You can put anything on top of the jack to get more height. Most people use wood.
With the wood, there is a higher chance of the car falling off th ejack. Make sure you are not under the car AT ALL until the jackstands are in place.
I am still curious why your wheel got wobbly after loosing 1 stud. It also seems strange that you would break a stud while just going down the road.
Is there more to this story? Did you just have some work done?
Rob R.
wvumtnbkr wrote:
That spot should work well. It sounds like your jack is not exactly a high lift jack.
You can put anything on top of the jack to get more height. Most people use wood.

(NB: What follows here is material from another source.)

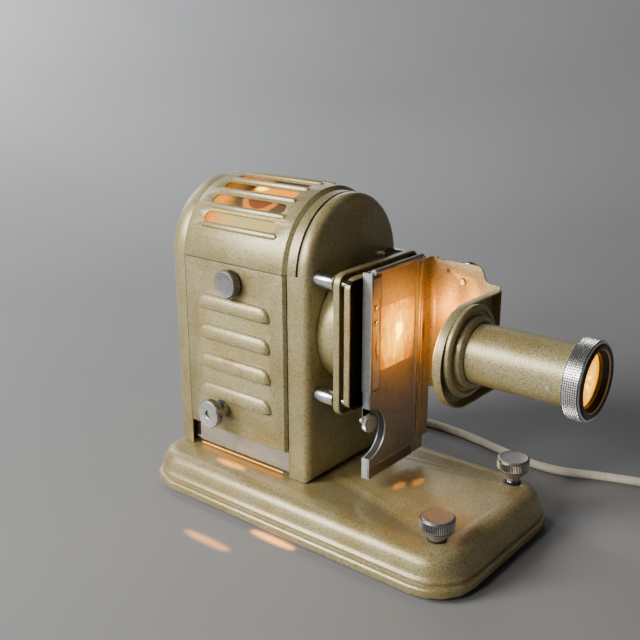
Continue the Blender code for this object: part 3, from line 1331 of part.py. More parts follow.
def least_gap(points):
    """The least distance between the tube's surfaces at points more than two diameters apart along it."""
    places = np.array([tuple(point) for point in points])
    run = np.concatenate([[0], np.cumsum(np.linalg.norm(np.diff(places, axis=0), axis=1))])
    apart = np.abs(run[:, None] - run[None, :]) > COIL_SAME_TURN
    fine = (places[:-1] + places[1:]) / 2
    both = np.linalg.norm(places[:, None, :] - fine[None, :, :], axis=2)
    corner = np.linalg.norm(places[:, None, :] - places[None, :, :], axis=2)
    return min(both[apart[:, :-1]].min(), corner[apart].min()) - 2 * CORD_RADIUS


def make_cord(parent):
    start, end = gland_ends()
    bore = CORD_RADIUS + GAP
    length = (end - start).length
    profile = [(bore, 0), (GLAND_RADIUS, 0), (GLAND_RADIUS, length), (bore, length)]
    piece("strain_relief", turned(profile, start, Y_AXIS, 16, True), RUBBER, parent, start)
    coil = coil_points()
    entry = coil[0] - (coil[1] - coil[0]).normalized() * GAP
    approach = entry - (coil[1] - coil[0]).normalized() * COIL_APPROACH
    exit_point = end + Y_AXIS * GAP
    lead = smooth_route([exit_point, *CORD_ROUTE, approach, entry], CORD_STEP)
    cord("cord_lead", lead, 2, parent)
    cord("cord_coil", coil, 1, parent)
    print("least gap of the coil to itself, mm:", round(least_gap(coil) / MM, 2))
    heading = tail_heading()
    foot = coil[-1] + heading * GAP
    profile = [
        (radius * PLUG_RADIUS, along * PLUG_LENGTH)
        for radius, along in zip(PLUG_RADIUS_SHARES, PLUG_LENGTH_SHARES)
    ]
    profile = [(0, 0)] + profile[1:] + [(0, PLUG_LENGTH)]
    piece("plug_body", turned(profile, foot, heading, 20), BAKELITE, parent, foot)
    across = heading.cross(Z_AXIS)
    for label, side in (("left", -1), ("right", 1)):
        place = foot + heading * (PLUG_LENGTH + GAP) + across * (side * PIN_SPREAD)
        pin = rod(place, place + heading * PIN_LENGTH, PIN_RADIUS, 12)
        piece(f"plug_pin_{label}", pin, BRASS, parent, place)


def main():
    clear_scene()
    base = group("base_group")
    house = group("lamp_house_group")
    door = group("door_group", (latch_x(), HOUSE_OFFSET - HULL_RADIUS, BASE_TOP + LATCH_HEIGHT))
    carriage = group("carriage_group", (LAMP_X, HOUSE_OFFSET, TRAY_TOP))
    gate = group("gate_group", (FRONT_SHEET_X, HOUSE_OFFSET, AXIS_Z))
    lens = group("lens_group", (BARREL_REAR, HOUSE_OFFSET, AXIS_Z))
    mains = group("mains_group")
    make_base(base)
    make_underside(base)
    make_levelling_screws(base)
    make_caps(house)
    make_cover(house)
    make_sides(house, door)
    make_tray(house)
    make_latch(door)
    make_adjuster(door)
    make_lamp(house, carriage)
    make_condenser(gate)
    make_posts(gate)
    make_plates(gate)
    make_chute(gate)
    make_arm(gate)
    make_clamp_knob(gate)
    make_lens_plate(gate)
    make_socket(gate)
    make_lens(lens, lens)
    make_cord(mains)


main()
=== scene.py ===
"""Looks of a mains slide projector: hammered enamel, turned and knurled knobs, a lit lamp and a cream cord.

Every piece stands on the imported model's frame. Lengths are metres unless a line says mm. +X runs along the
optical axis towards the lens, +Z is up and the lamp house's door is on the -Y side.
"""

import json
import math
from functools import cache

import bmesh
import bpy
from bpy.props import FloatProperty, FloatVectorProperty, IntProperty, PointerProperty
from mathutils import Matrix, Vector

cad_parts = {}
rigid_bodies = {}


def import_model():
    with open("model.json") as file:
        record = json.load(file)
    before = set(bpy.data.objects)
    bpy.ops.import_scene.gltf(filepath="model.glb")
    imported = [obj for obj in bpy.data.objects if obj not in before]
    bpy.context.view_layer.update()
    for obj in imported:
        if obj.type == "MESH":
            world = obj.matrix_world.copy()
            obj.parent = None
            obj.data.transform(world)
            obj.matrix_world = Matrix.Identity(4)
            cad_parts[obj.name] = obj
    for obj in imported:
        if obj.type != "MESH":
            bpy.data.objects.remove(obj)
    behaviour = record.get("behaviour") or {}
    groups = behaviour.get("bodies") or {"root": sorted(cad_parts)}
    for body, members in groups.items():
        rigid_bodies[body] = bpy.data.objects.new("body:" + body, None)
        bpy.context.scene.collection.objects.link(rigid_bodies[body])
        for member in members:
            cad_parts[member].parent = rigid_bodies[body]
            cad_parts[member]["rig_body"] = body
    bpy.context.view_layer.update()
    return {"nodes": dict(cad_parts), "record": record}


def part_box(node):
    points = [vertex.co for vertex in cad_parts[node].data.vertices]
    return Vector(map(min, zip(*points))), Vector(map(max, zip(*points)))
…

With the wood, there is a higher chance of the car falling off th ejack. Make sure you are not under the car AT ALL until the jackstands are in place.
I am still curious why your wheel got wobbly after loosing 1 stud. It also seems strange that you would break a stud while just going down the road.
Is there more to this story? Did you just have some work done?
Rob R.
The last thing I did was replace the rear brake pads but that was a few weeks ago and this just started the other night. One other bolt was a little loose, but not very much. Perhaps two bolts where loose and it created enough wiggle room for it to break?
I replaced the stud this morning and it went pretty smoothly. Let's hope my wheel doesn't fall off!
Make sure you retorque them to the proper specs after driving on it for a few dozen miles.
IIRC, the torque spec is only around 90 ft /lbs. <-- it seems "not that tight" when you do it.
Rob R.
The question IS , why were those nuts loose ?
iceracer wrote:
The question IS , why were those nuts loose ?
I probably didn't cinch em down tight enough. I've since gone through and made sure all the other nuts were on tight.